Je trouve ça génial parce qu’on gueule sur la religion mais on est au final super proche. Quand tu vois comment tu prépares en amont un festival : avec qui tu pars, où et comment tu t’installes, ce que tu ramènes à boire (hyper important !), le budget pour tes objets collectors… Quelqu’un qui revient du Hellfest a le même contrecoup que quelqu’un qui a vécu une expérience mystique.
Qui se rend au Hellfest ?
D’abord c’est un public qui est très intégré dans la société, c’est des mecs comme tout le monde, qui vont voter, qui travaillent, qui ont des gosses. Surtout, il y a très peu de chômeurs chez les métalleux. Malgré les idées reçues, ce ne sont pas du tout des marginaux. Là-bas, t’as de tout, c’est à l’image de la société. Je me rappelle d’éditions où des PDG d’entreprise et des étudiants picolaient ensemble.
Dans ce festival, tous les gens qui sont autour de toi sont liés par la même passion.
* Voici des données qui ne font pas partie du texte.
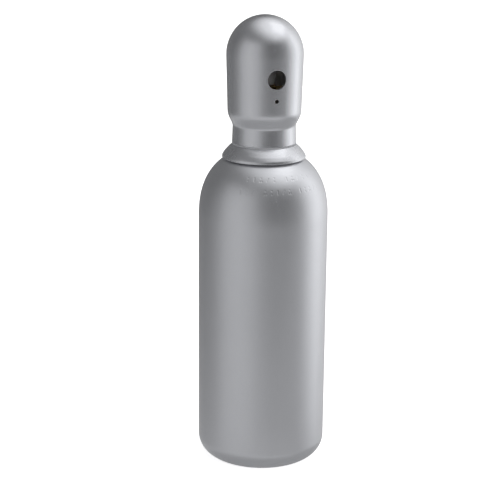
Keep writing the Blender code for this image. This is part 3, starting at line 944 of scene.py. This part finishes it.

Tu vas boire la même bière, tu vas danser pareil. C’est marrant comment ce festival, par rapport à d’autre, a réussi à gommer toutes inégalités.
Comment s’est découpée l’enquête dans le temps ?
Au final, le temps d’étude sur place était super court, étant donné que le festival ne dure que quatre jours. Le reste de l’année je rencontrais des groupes, des festivaliers, des bénévoles, les organisateurs, pour comprendre la place que prenait le Hellfest dans leur vie.
La bande / Crédits : Stéfan Flickr
T’as eu des retours depuis ?
Lors de ma soutenance, le Hellfest a balancé l’info sur Facebook. C’est une super reconnaissance. Après avoir bossé sept ans sur un sujet, c’est toujours gratifiant d’avoir un retour positif dessus. Il y avait 140 personnes dans la salle, le jury n’avait jamais vu ça !
A qui s’adresse ta thèse ? Aux métalleux ou à tout le monde ?
Au départ, c’est un travail d’universitaire classique, mais il fallait qu’elle puisse être lue par n’importe qui. En général, les thèses en sociologie tombent rapidement dans l’oubli. De ce côté, j’ai beaucoup de chance parce que le milieu métal est extrêmement demandeur. L’éditer c’est la rendre accessible à un plus grand nombre de personnes. Pour le type qui fait le Hellfest tous les ans ou pour celui qui ne l’a jamais vécu, qu’il comprenne à quoi ça ressemble.